Tornadoes are categorised according to the Fujita scale. What is that?

Wiesen: The classification of a tornado goes back to the storm researcher Tetsuya Fujita, who introduced this scale, which ranges from F0 to F6 or F12, in 1971. This scale can be used to classify the damage caused by tornadoes. According to this scale, the tri-state tornado would have been classified as F5. An F6 tornado has not yet been observed. The scale is widely used in the USA. The "enhanced Fujita scale" (EF) has been used in the USA since 2007, but is not recognised outside the USA.

Interestingly, tornado research in Europe is older than that in the USA. And in Germany, the researcher Johannes Peter Letzmann (1885 - 1971) is even considered a pioneer. Why was his work not continued?

Wiesen: That is correct. Even Alfred Wegener, who is better known to many as a polar researcher and to whom plate tectonics, i.e. the shifting of the continental plates, can be traced back, was already working on wind or waterspouts and so-called large trombones in 1917. Letzmann had the misfortune that the Second World War severely restricted his research and it came to a standstill after the Second World War.

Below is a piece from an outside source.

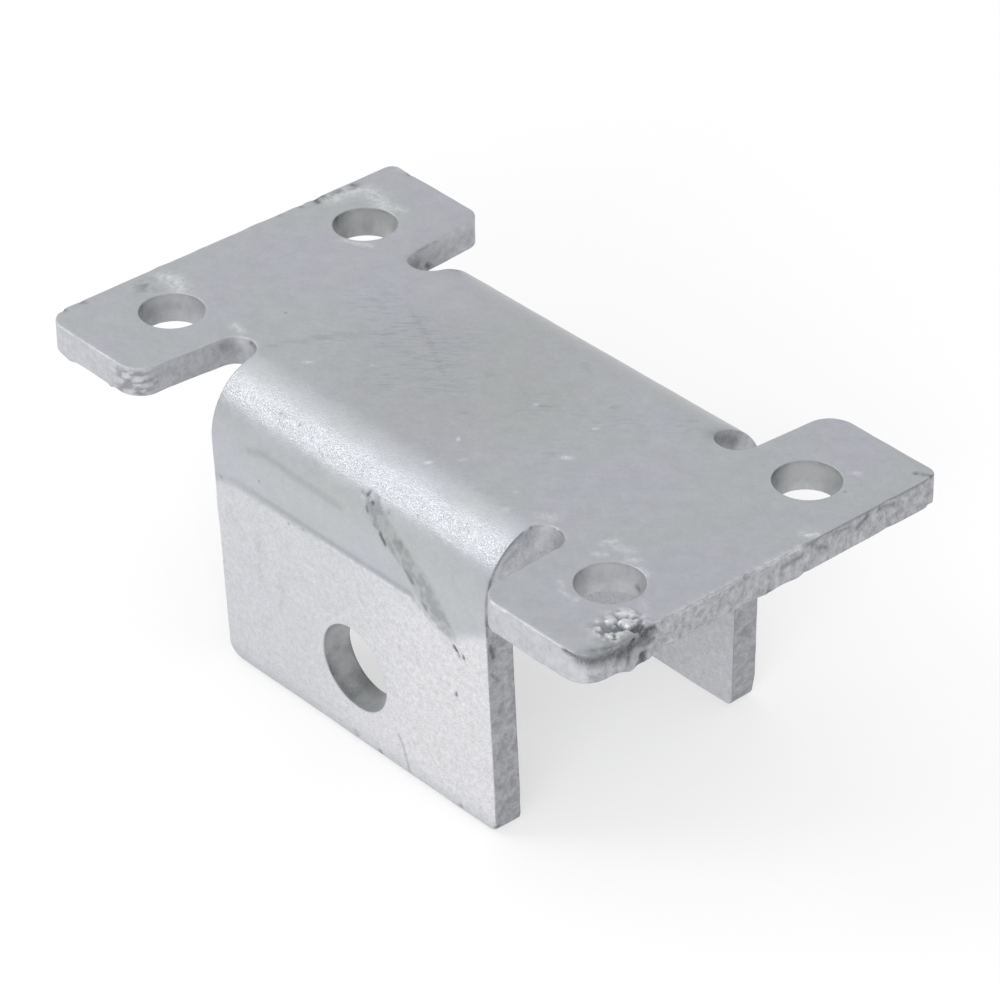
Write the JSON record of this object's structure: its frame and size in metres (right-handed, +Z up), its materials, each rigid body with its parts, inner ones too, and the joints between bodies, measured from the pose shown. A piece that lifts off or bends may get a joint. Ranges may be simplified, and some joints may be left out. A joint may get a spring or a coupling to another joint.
{
  "type": "stamped metal bracket",
  "caption": "Folded steel clevis bracket: flat top plate with bolted wings and two flanges folded down that hold a cross pin between them.",
  "frame": {"origin": "centre of the bolt pattern, on the surface that the flange edges stand on", "axes": "+X along the bracket from wing to wing, +Y from the front flange to the back flange, +Z up out of the flat top face"},
  "size_m": [0.15, 0.0856, 0.0639],
  "materials": {
    "galvanised_steel": "hot-dip galvanised, satin grey with brighter runs of zinc"
  },
  "bodies": {
    "root": {"bracket": "galvanised_steel"}
  },
  "joints": []
}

In the USA, the development of weather radar gave a major boost to tornado research. In addition, tornadoes occur much more frequently in the USA along the so-called "Tornado Alley" in the states of Texas, Oklahoma, Kansas and Nebraska than in Europe

Have there also been tornadoes in Germany?

Wiesen: Of course there have been. Thankfully, however, they occur much less frequently than in the USA and are usually relatively weak and therefore have a comparatively low destructive potential. According to current knowledge, a tornado with a strength of F5 like the Tri-State tornado would be an event of the century or even rarer.

Will such phenomena increase as a result of climate change?

Wiesen: It's impossible to say for sure. As mentioned at the beginning, the energy content of the atmosphere increases as temperatures rise, and with it the probability of extreme weather events. However, the increase in cases observed in recent years is probably due to better recording.

In the USA, intensive research has resulted in a good time series of tornado events, from which neither an increase in events nor a greater intensity can be deduced.

Uwe Blass

Prof Dr Peter Wiesen is an atmospheric chemist in the Department of Physical and Theoretical Chemistry in the School of Mathematics and Natural Sciences at the University of Wuppertal. Under his leadership, the Institute for Atmospheric and Environmental Research, which was founded in 2021, is participating in the European Commission's ATMO-ACCESS project and in the European research infrastructure ACTRIS, whose German contribution is coordinated by the Leibniz Association's TROPOS Institute in Leipzig.